High voter turnout caused long lines for the first day of early voting in Georgia. NBC News reported one voter in Cobb County, Everlean Rutherford, waited in line for 9 hours and 39 minutes to cast her vote.
Though she began her wait upbeat and excited about the turnout, hours later, she tweeted, ‘I went from 'yay love seeing all these people early voting' to 'I’ve been here over four hours, hungry and ready to go'...
...Yeah this is voter suppression. It should never take this long to vote. Especially early voting.’ Local officials said that the waits across the state were due to high volume of turnout rather than any issues with the machines.

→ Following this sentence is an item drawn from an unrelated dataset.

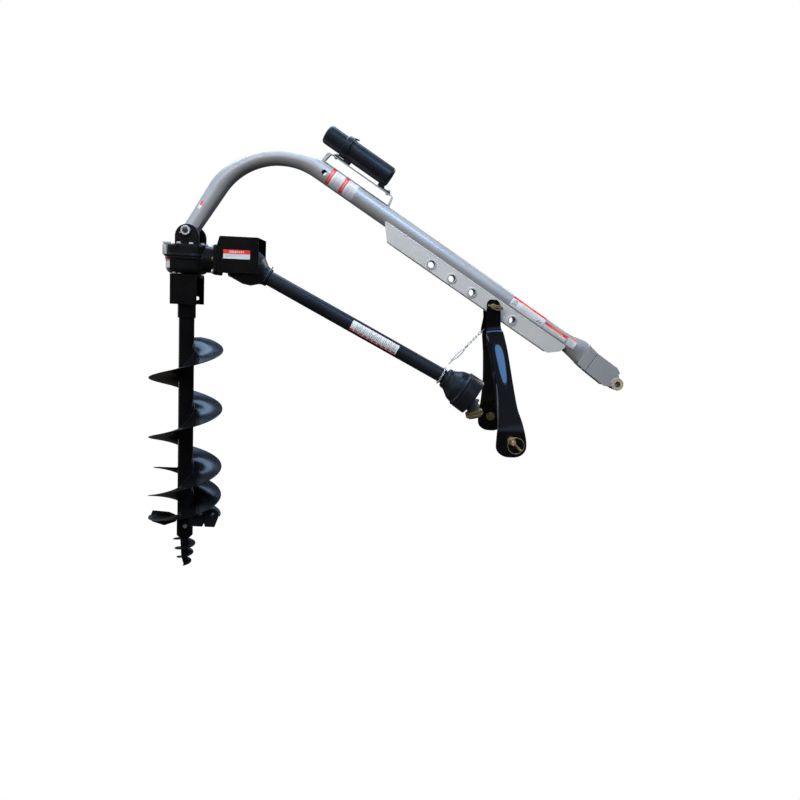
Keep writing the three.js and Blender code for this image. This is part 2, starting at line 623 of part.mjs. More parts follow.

Some of the counties with the longest reported lines also have high non-white populations, in line with research from 2019 which found that race is one of the strongest predictors of how long one must wait in line to vote.
Researchers from UCLA, Carnegie Mellon University, and the University of Chicago used cellphone data to ‘quantify a racial disparity in voting wait times across a nationwide sample of polling places’ during the 2016 election.
They found that ‘relative to entirely-white neighborhoods, residents of entirely-Black neighborhoods waited 29% longer to vote and were 74% more likely to spend more than 30 minutes at their polling place.’
Similarly, a 2017 report from Stephen Pettigrew of the University of Pennsylvania found that ‘nonwhite voters are seven times more likely than white voters to wait in line for more than an hour to vote.’
Pettigrew concluded that the reason is because more resources, including polling workers and voting machines, are provided to mostly white neighborhoods.